P.S.  There's only one comment to the article so far, and it's a head-scratcher.  It's from a "Dr. LZC" (let me guess -- doctorate in education?):
For immigrant parents also stressing that it's not their job to teach phonics, decoding, or pronunciation (with native language support to answer questions) is also helpful since this can be an area of both confusion for the child and anxiety for families.
What she's really saying is that she doesn't want immigrant parents teaching their kids how to read.  Why the hell not?   

Sunday, April 20, 2014

Happy Easter!

I decided on chocolate icing for this year's lamb cake.  There's a long tradition of cigarette-smoking lamb cakes, and some controversy over their meaning.  My favorite explanation is that smoking is one of those luxuries you might have given up for Lent; once Easter comes, Lent is over, and everybody can light up again, even the lamb!

Monday, April 14, 2014

A Swing of the Pendulum

In the NYTimes today, Parental Involvement is Overrated.  I liked this article, not because I think it's intelligent or well-written (I don't), but because, with any luck, it's an early sign that the parental-involvement pendulum is starting to swing back.  That's good news for me.  As regular readers will know, I resent the schools' ham-handed attempts to get me involved, from homework assignments my child can't possibly do on her own to pointless parent-teacher conferences.
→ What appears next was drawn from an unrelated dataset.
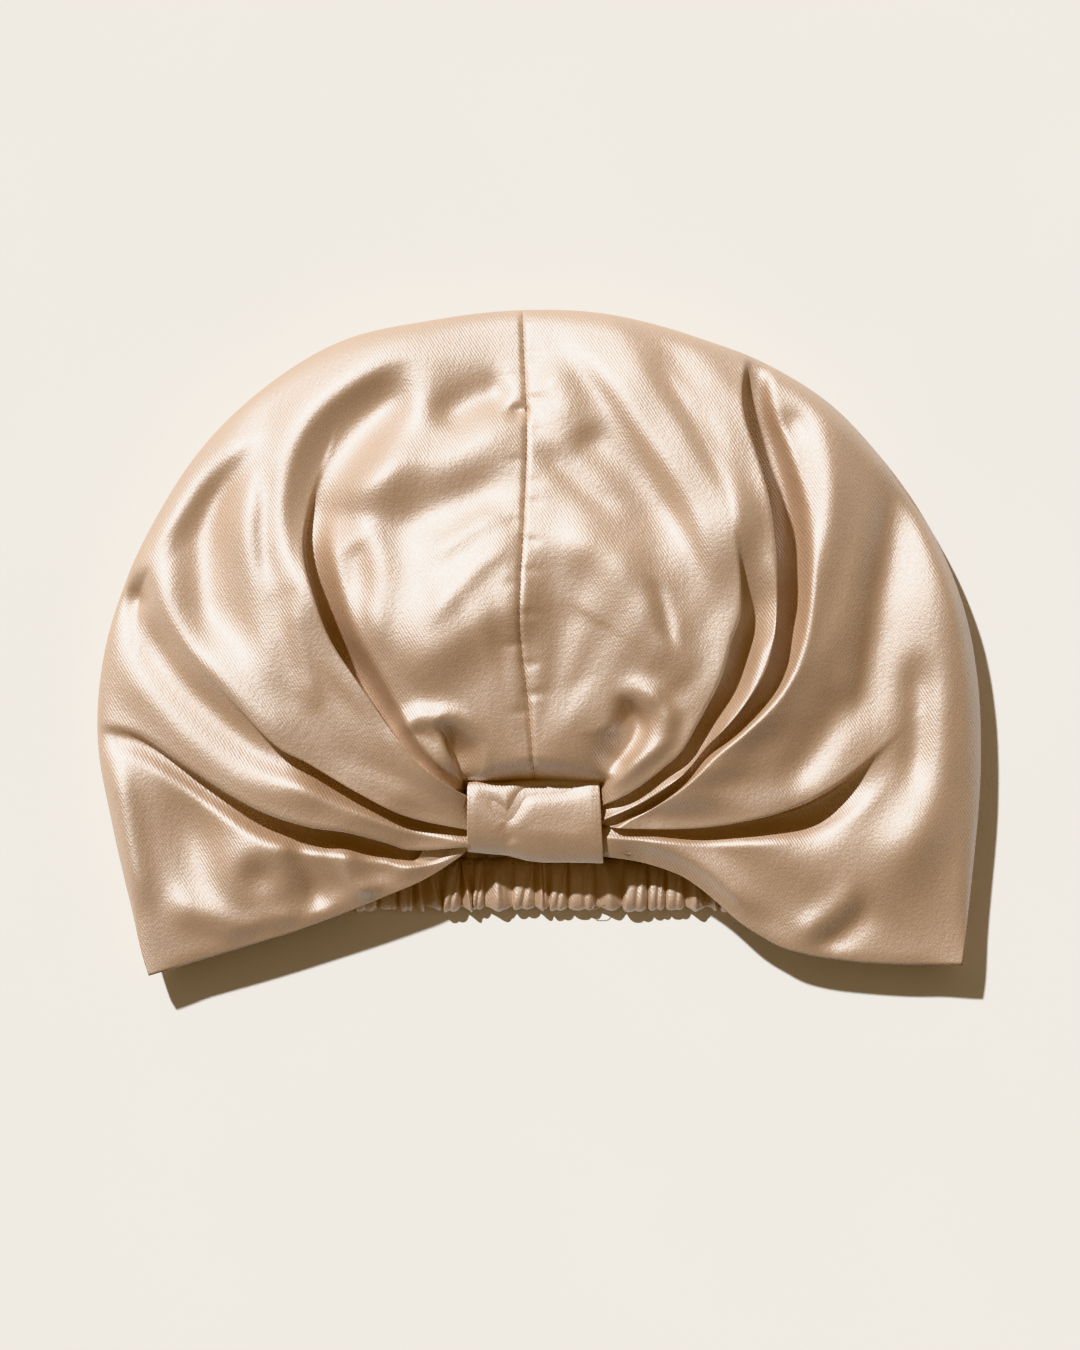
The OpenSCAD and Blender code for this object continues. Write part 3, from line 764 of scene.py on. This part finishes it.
def tube(path, radius, sides=8):
    """A closed tube along a path, with blunt round ends: points and faces."""
    path = np.asarray(path, float)
    step = np.gradient(path, axis=0)
    step /= np.linalg.norm(step, axis=1, keepdims=True)
    up = np.array([0, 0, 1.0]) if abs(step[0, 2]) < 0.8 else np.array([1.0, 0, 0])
    across = np.cross(step, up)
    across /= np.linalg.norm(across, axis=1, keepdims=True)
    lift = np.cross(across, step)
    widths = np.full(len(path), radius)
    widths[0] = widths[-1] = radius * 0.6
    turn = np.linspace(0, 2 * pi, sides, endpoint=False)[None, :, None]
    around = across[:, None] * np.cos(turn) + lift[:, None] * np.sin(turn)
    rings = path[:, None] + widths[:, None, None] * around
    tips = [path[:1] - step[:1] * radius * 0.5, path[-1:] + step[-1:] * radius * 0.5]
    points = np.concatenate([rings.reshape(-1, 3), *tips])
    return points, tube_faces(len(path), sides)


def join(parts):
    """Several sets of points and faces as one."""
    points, faces, count = [], [], 0
    for part_points, part_faces in parts:
        points.append(part_points)
        faces += [tuple(k + count for k in face) for face in part_faces]
        count += len(part_points)
    return np.concatenate(points), faces


def along(line, pitch):
    """Points at an even pitch along a line of points in space."""
    line = np.asarray(line, float)
    at = np.concatenate([[0], np.cumsum(np.linalg.norm(np.diff(line, axis=0), axis=1))])
    wanted = np.arange(pitch / 2, at[-1] - pitch / 4, pitch)
    return np.stack([np.interp(wanted, at, line[:, k]) for k in range(3)], 1)


THREAD_R = 0.2
STITCH_SHARE = 0.62   # how much of the pitch a stitch shows above the cloth


def stitches(line, pitch, rise=0.12):
    """A row of small arched stitches that follows a line of points."""
    parts = []
    spots = along(line, pitch)
    for p, q in zip(spots[:-1], spots[1:]):
        path = p + (q - p) * np.linspace(0, STITCH_SHARE, 6)[:, None]
        path[:, 2] += rise * np.sin(np.linspace(0, pi, 6))
        parts.append(tube(path, THREAD_R, 6))
    return join(parts)


def make_stitches(name, line, pitch, body, node, rise=0.12):
    points, faces = stitches(line, pitch, rise)
    return make_piece(name, points, faces, THREAD, body, "thread", [node])


# -------- the knot

# The loop's edges in plan.
LOOP_TOP = [(-25.2, 13.2), (-21, 13.8), (-16, 13.5), (-11, 13.5), (-5.5, 14.7), (1, 15), (7, 15.7),
            (14, 15.8), (21, 16.2), (25.2, 16.2)]
LOOP_BOTTOM = [(-25.2, -11.6), (-20, -12.1), (-10, -13), (-3, -14.9), (3, -15.6), (12, -15.6),
               (25.2, -15.9)]
LOOP_SQUARE = 2.1     # the power of the loop's section, where 2 is an oval
LOOP_WALL = 1.1
LOOP_SKEW = 5.5       # how far its crest lies above the middle, towards the crown
LOOP_CROWN = 1.12     # how much higher the loop bulges on its upper side
# Its folds, as in RIDGES: the valley above its bright band, a crease below the valley's dip, a low swell.
LOOP_FOLDS = [
    (-1.7, 2.8, 3.2, [(-25, 11), (-21, 11), (-17, 8.5), (-13, 4.5), (-10, 2), (-7.5, 4.5), (-4.5, 9.5),
                      (0, 11.5), (8, 12), (16, 12.5), (25, 13)]),
    (-0.7, 2, 3, [(-12, 0), (-10, -3), (-8.5, -6), (-7.5, -9)]),
    (0.4, 3, 4, [(-6, -6), (3, -4), (14, -5.5), (23, -5)]),
]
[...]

As to the article itself, what a mess.  The writers performed a longitudinal study, going back to the 1980s, of surveys of parent involvement.  Schools have changed enormously over the past 30 years, not least in the requirements made of parents.  You can't make a meaningful comparison of parental behavior in 1980 and parental behavior today without taking these changes into account.  Besides, surveys are notorious in their ability to bring out whatever the subjects think the survey-taker wants to hear.  They're rarely an accurate measure.  (Alfie Kohn points out, for instance, that children and their parents report different amounts of time spent on homework;  it's not clear that either report is accurate.)
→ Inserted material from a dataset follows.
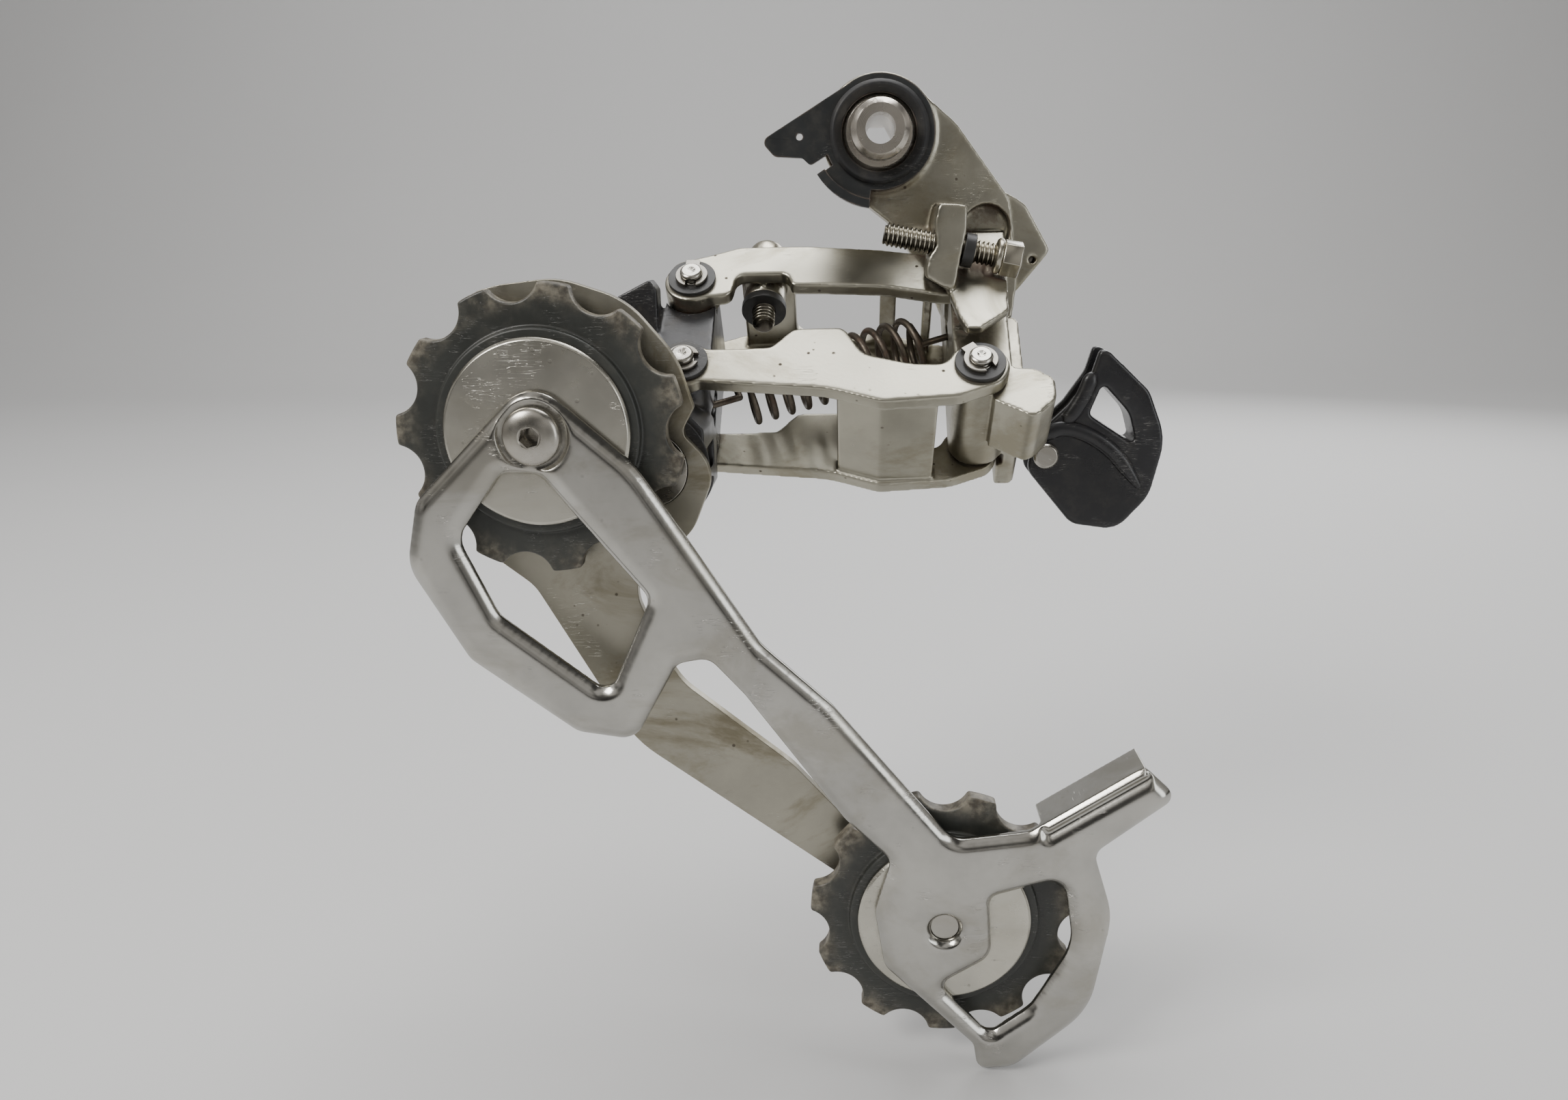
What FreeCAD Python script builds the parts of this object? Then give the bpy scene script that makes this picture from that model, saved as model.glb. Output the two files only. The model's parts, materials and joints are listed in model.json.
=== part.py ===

The writers don't even mention an important form of parent involvement that's become very common; parent re-teaching and tutoring.  These efforts have become a normal part of childhood, from the middle class on up the economic scale.  Parents don't trust the schools to ensure their child has learned the material, so they find their own resources.   It's terribly inefficient, but we're stuck with it.  As I remarked to my employer at the after-school math club where I've been teaching, wouldn't it be great if we could get this done during the school day?